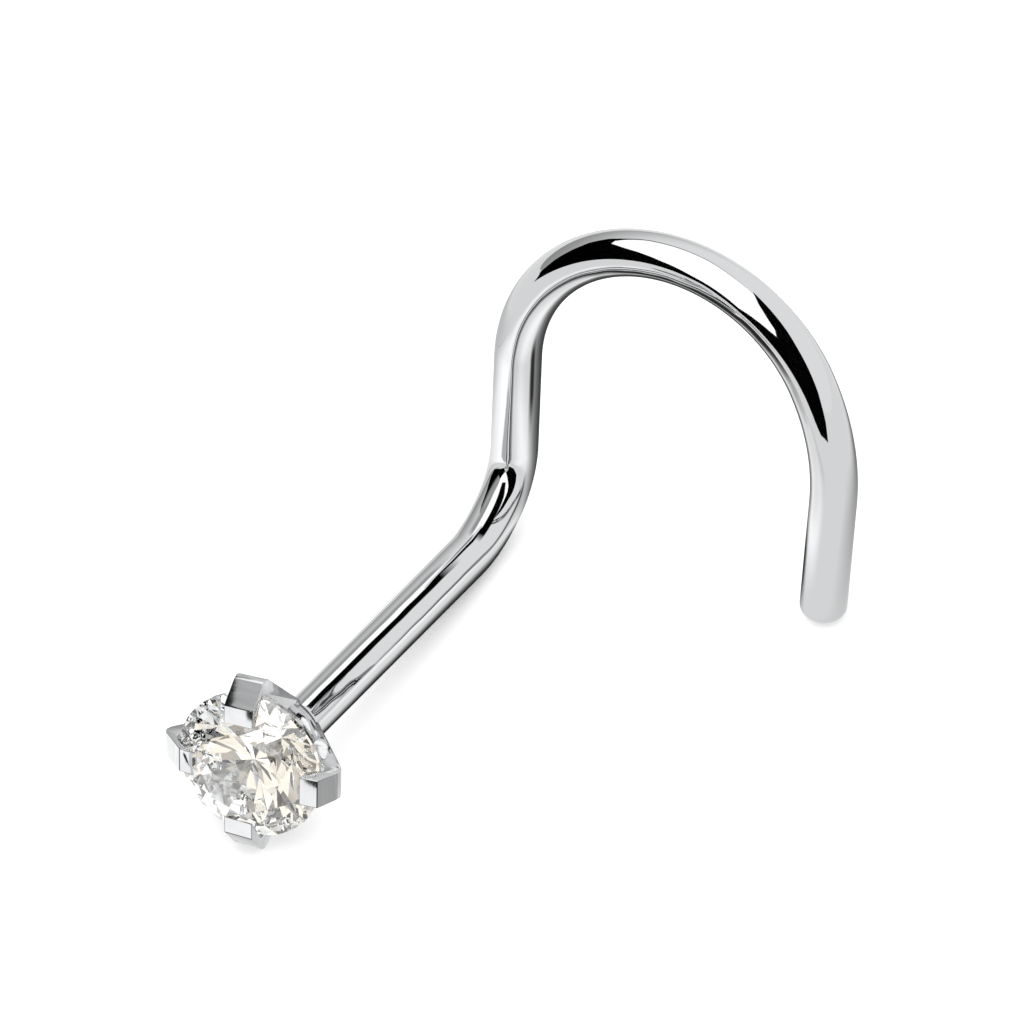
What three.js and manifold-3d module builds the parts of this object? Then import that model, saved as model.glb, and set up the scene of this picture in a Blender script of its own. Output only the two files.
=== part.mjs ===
// Nose stud for a pierced nostril: a steel post bent into an open hook, a four-claw setting
// on its front end and a round brilliant stone held under the claws.
// Millimetres, +Z up. The stud stands as it rests by itself, on one claw, the bend and the
// rounded tip of the hook, with the stone facing -Y.
import * as THREE from "three";
import { ConvexGeometry } from "three/addons/geometries/ConvexGeometry.js";
import { mergeVertices } from "three/addons/utils/BufferGeometryUtils.js";
import Module from "manifold-3d";

// Wire
const wireDiameter = 0.8;
const postLength = 7.5; // from the flat back of the setting to the hook's plane
const bendRadius = 1.5; // centre line, between post and hook
const bendTurn = 90; // degrees
const legLength = 3.15; // from the post's axis to the start of the arch
const archRadius = 2.92; // centre line of the tight part of the arch
const archTurn = 152; // degrees
const easeRadius = 4.24; // centre line of the slack part after it
const easeTurn = 30.5; // degrees
const endLength = 2.38; // straight end of the hook, with its rounded tip
const tipInset = 0.02; // the round tip is this much narrower than the wire, all round
const tipHeight = 0.3; // of its dome
const wireSink = 0.06; // the post runs this far into the setting's floor
const wireSides = 20;
const wireSteps = 120;
const bendSteps = 90; // points tried for the lowest place of the bend
const standingPasses = 20;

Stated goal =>
Repeat the material word for word from its opening line up to and including the line containing "import Module from".

Output of the exercise =>
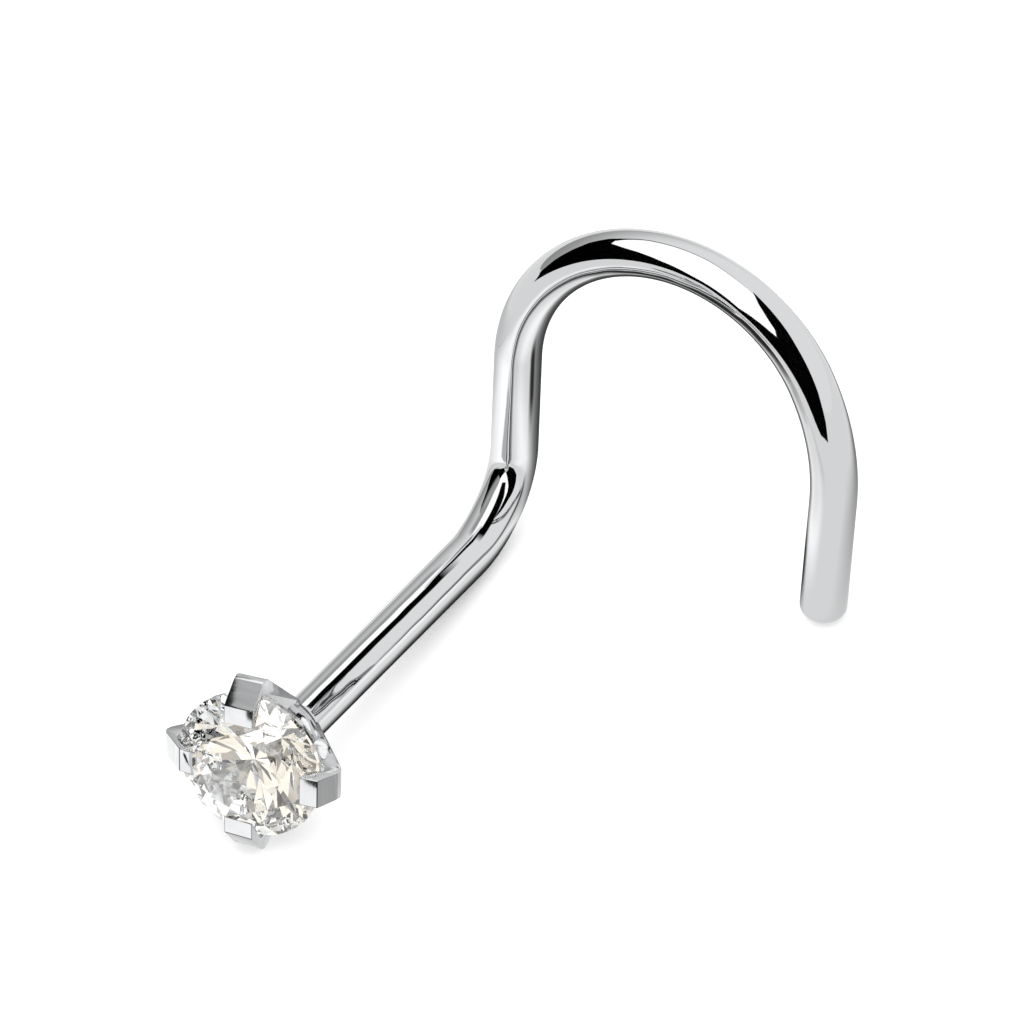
What three.js and manifold-3d module builds the parts of this object? Then import that model, saved as model.glb, and set up the scene of this picture in a Blender script of its own. Output only the two files.
=== part.mjs ===
// Nose stud for a pierced nostril: a steel post bent into an open hook, a four-claw setting
// on its front end and a round brilliant stone held under the claws.
// Millimetres, +Z up. The stud stands as it rests by itself, on one claw, the bend and the
// rounded tip of the hook, with the stone facing -Y.
import * as THREE from "three";
import { ConvexGeometry } from "three/addons/geometries/ConvexGeometry.js";
import { mergeVertices } from "three/addons/utils/BufferGeometryUtils.js";
import Module from "manifold-3d";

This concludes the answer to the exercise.